The Enchanted - Rene Denfeld

Despair and Denial on Death Row

Despite the impression the title might give, The Enchanted is potentially a very despairing novel based on a very dispiriting subject - the lives and the fate of criminals on death row in a US penitentiary. There is a glimmer of hope there however, and usually when you go to the darkest places that the smallest light shines brighter. Rene Denfeld paints the subject so black that it almost obscures everything else, so it's a testament to her writing (and her experience) that she nonetheless finds that small measure of hope that makes all the difference.

Rene Denfeld is in real-life a death penalty investigator and has written several non-fiction books based on the subject, so there's no doubting her credentials. There's no doubt either that her account of prison life is accurate and without exaggeration, which is however not much comfort. Death, despair, rape, murder, corruption, drugs, the dregs of humanity are kept in abominable conditions, fed on a diet of near-poisonous slops and have no recourse to any kind of humane treatment or a sympathetic ear, much less any kind of justice. Worse are those ghouls that prey on incarceration and human misery for profit. When a prisoner dies or is put to death ...well, that's one of the grimmest descriptions you'll find in The Enchanted, and that's saying something...

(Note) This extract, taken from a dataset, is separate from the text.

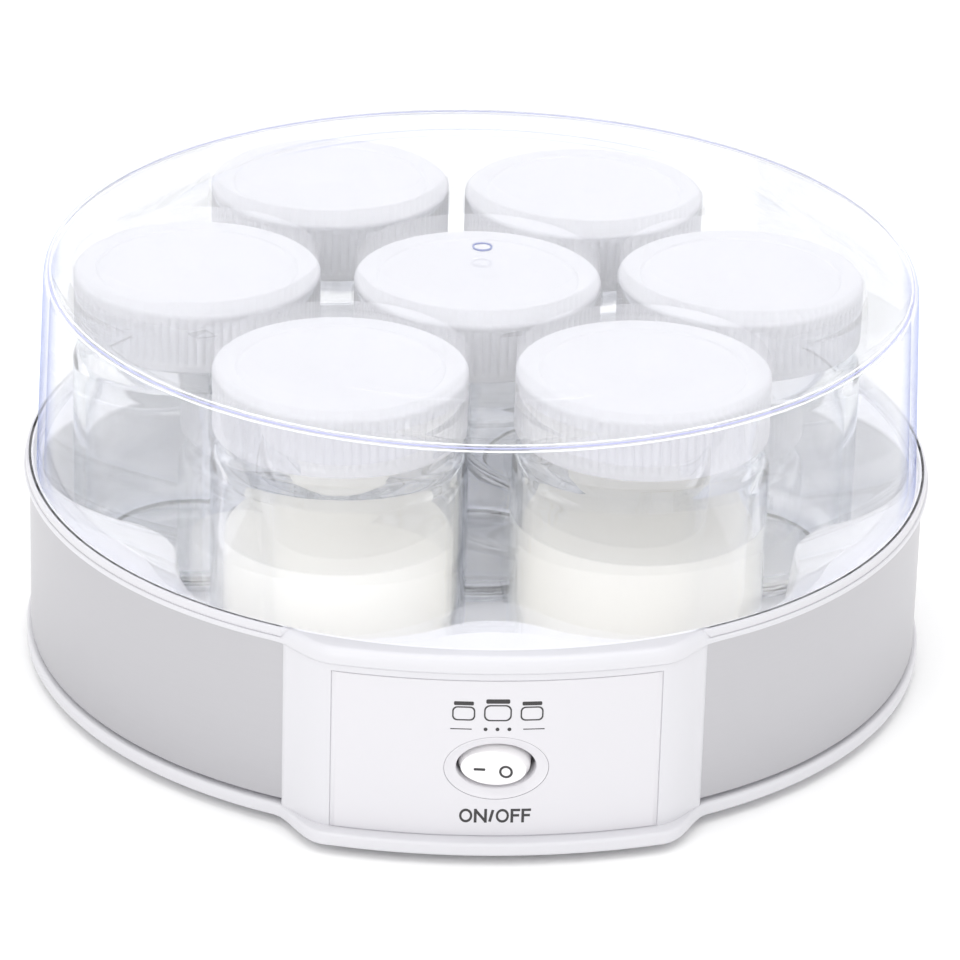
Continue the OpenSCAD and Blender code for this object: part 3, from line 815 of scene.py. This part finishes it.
def rocker_loop(half, y, dish=0.0):
    """An oval loop on the rocker, level with its pivot. dish sinks its middle."""
    outline = oval_points(0, 0, *half, 120)
    return [rocker_point(x, y + dish * (1 - (x / ROCKER[0]) ** 2), z) for x, z in outline]


ROCKER_FRONT = -6.4
ROCKER_DISH = 0.35
ROCKER_BEVEL = 0.75


def make_rocker():
    """The rocker: an oval cap with a bevelled edge and a slightly dished face."""
    back, front = 2.4, ROCKER_FRONT
    soft, slope = 0.5, 2.6
    loops = [
        [rocker_point(0, back, 0)], rocker_loop(grown(ROCKER, -0.4), back), rocker_loop(ROCKER, back - 0.5),
        rocker_loop(ROCKER, front + slope + 0.6), rocker_loop(grown(ROCKER, -0.15), front + slope),
    ]
    for i, t in enumerate(QUARTER_TURN):
        inset = ROCKER_BEVEL + soft * (1 - math.cos(t))
        y = front + soft - soft * math.sin(t)
        loops.append(rocker_loop(grown(ROCKER, -inset), y, ROCKER_DISH * i / 6))
    face = grown(ROCKER, -ROCKER_BEVEL - soft)
    for share in (0.8, 0.6, 0.4, 0.2):
        loops.append(rocker_loop((face[0] * share, face[1] * share), front, ROCKER_DISH))
    loops.append([rocker_point(0, front + ROCKER_DISH, 0)])
    return sheet("rocker_cap", loops)


def flat_stroke(bm, outline, place, thickness):
    """A thin raised shape. outline is a closed list of (x, z), and place turns (x, z, lift) into a point."""
    capped(bm, [[place(x, z, lift) for x, z in outline] for lift in (0, thickness)])


def ring_stroke(bm, outer, inner, place, thickness):
    """A thin raised frame between two outlines that have the same number of points."""
    skin(bm, [
        [place(x, z, lift) for x, z in outline]
        for outline, lift in ((outer, 0), (outer, thickness), (inner, thickness), (inner, 0))
    ], closed=True)


def box_points(cx, cz, w, h, r=0.0):
    """A box outline with rounded corners."""
    if r == 0:
        return [(cx + sx * w / 2, cz + sz * h / 2) for sx, sz in ((-1, -1), (1, -1), (1, 1), (-1, 1))]
    out = []
    for sx, sz, start in ((1, -1, -90), (1, 1, 0), (-1, 1, 90), (-1, -1, 180)):
        out += arc(cx + sx * (w / 2 - r), cz + sz * (h / 2 - r), r, start, start + 90, 6)
    return out


def make_rocker_marks():
    """The printed dash and ring on the rocker."""
    def place(x, z, lift):
        y = ROCKER_FRONT + ROCKER_DISH * (1 - (x / ROCKER[0]) ** 2)
        return rocker_point(x, y + 0.03 - lift, z)

    thickness = 0.08
    outer, inner = (oval_points(3.2, -0.8, r, r) for r in (1.75, 1.15))
    bm = bmesh.new()
    flat_stroke(bm, box_points(-3.5, -0.5, 2.9, 0.7, 0.2), place, thickness)
    ring_stroke(bm, outer, inner, place, thickness)
    return finished("rocker_marks", bm)


# ---- Print on the label ----


PRINT_T = 0.06


def on_label(x, z, lift):
    """The point on the panel's face at (x, z), raised by a lift from just under the film's skin."""
    return (x, face_y(x, 0.03) - lift, z)


def letter_strokes(letter, h):
    """Strokes of a capital O, N or F or a slash as lists of points from x 0 on, and the letter's width."""
    if letter == "O":
        w = h * 0.85
        turns = [FULL_TURN * i / 40 for i in range(41)]
        return [[(w / 2 + w / 2 * math.cos(t), h / 2 + h / 2 * math.sin(t)) for t in turns]], w
    if letter == "N":
        w = h * 0.8
        return [[(0, 0), (0, h)], [(0, h), (w, 0)], [(w, 0), (w, h)]], w
    if letter == "F":
        w = h * 0.53
        return [[(0, 0), (0, h)], [(0, h), (w, h)], [(0, h * 0.53), (w * 0.86, h * 0.53)]], w
    w = h * 0.25
    return [[(0, -0.02 * h), (w, 1.02 * h)]], w


def stroke_outline(points, half):
    """The two sides of a straight stroke of even width between two points."""
    ahead = points[1] - points[0]
    normal = Vector((-ahead.y, ahead.x)).normalized() * half
    return [p + normal for p in points], [p - normal for p in points]


def make_caption():
    """The switch's caption: ON/OFF in plain capitals."""
    height, width, gap, low = 3.95, 0.7, 0.34, 10.2
    half, line_h = width / 2, height - width
    letters = "ON/OFF"
    total = sum(letter_strokes(c, line_h)[1] for c in letters) + (gap + width) * (len(letters) - 1)
    x = -total / 2
    bm = bmesh.new()
    for c in letters:
        strokes, w = letter_strokes(c, line_h)
        for layer, points in enumerate(strokes):
            moved = [Vector((x + px, low + half + pz)) for px, pz in points]
            if c == "O":
                mid = Vector((x + w / 2, low + half + line_h / 2))
                outer, inner = (
                    [mid + (p - mid) * (1 + side * width / line_h) for p in moved[:-1]] for side in (1, -1)
                )
                ring_stroke(bm, outer, inner, on_label, PRINT_T)
                continue
            ahead = (moved[1] - moved[0]).normalized()
            square = abs(ahead.x) < 0.01 or abs(ahead.y) < 0.01
            reach = half if square else 0.0
            left, right = stroke_outline([moved[0] - ahead * reach, moved[1] + ahead * reach], half)
            flat_stroke(bm, left + right[::-1], on_label, PRINT_T + 0.004 * layer)
        x += w + gap + width
    return finished("switch_caption", bm)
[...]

There's also a death penalty investigator at the centre of The Enchanted. The 'lady' (that's the only way she is known) is looking into the background of York, a murderer on death row whose unspeakable crimes are just too horrific to relate, who admits his guilt and actually wants to be executed. He doesn't want an appeal put in on his behalf, the lady investigator has a duty to uphold, just like the priest who visits and is helpless to reach these men. Why do they do it? Why would you even want to get deeper into their appalling lives? Well, both the lady and the priest have their own troubled backgrounds, but at the heart of it is an important recognition and a basic human need that has been all but forgotten and denied to these prisoners. They care because no one else will care.

Writing from her own experience as a death penalty investigator is insightful enough, but The Enchanted is a work of fiction and Rene Denfeld attempts to show a number of perspectives, including that of one of the most disturbed prisoners on death row, Arden, who has a very unusual perspective on the prison and the world outside. Amazed by the lady's courage, Arden recognises the hope she inspires and even wishes her happiness. "Is that what you call love? Is that what you call hope?" he wonders. And if the meaning of what people like the lady and the priest do can reach even Arden, there's hope that the same sentiments will come out of this dark story and also touch the reader.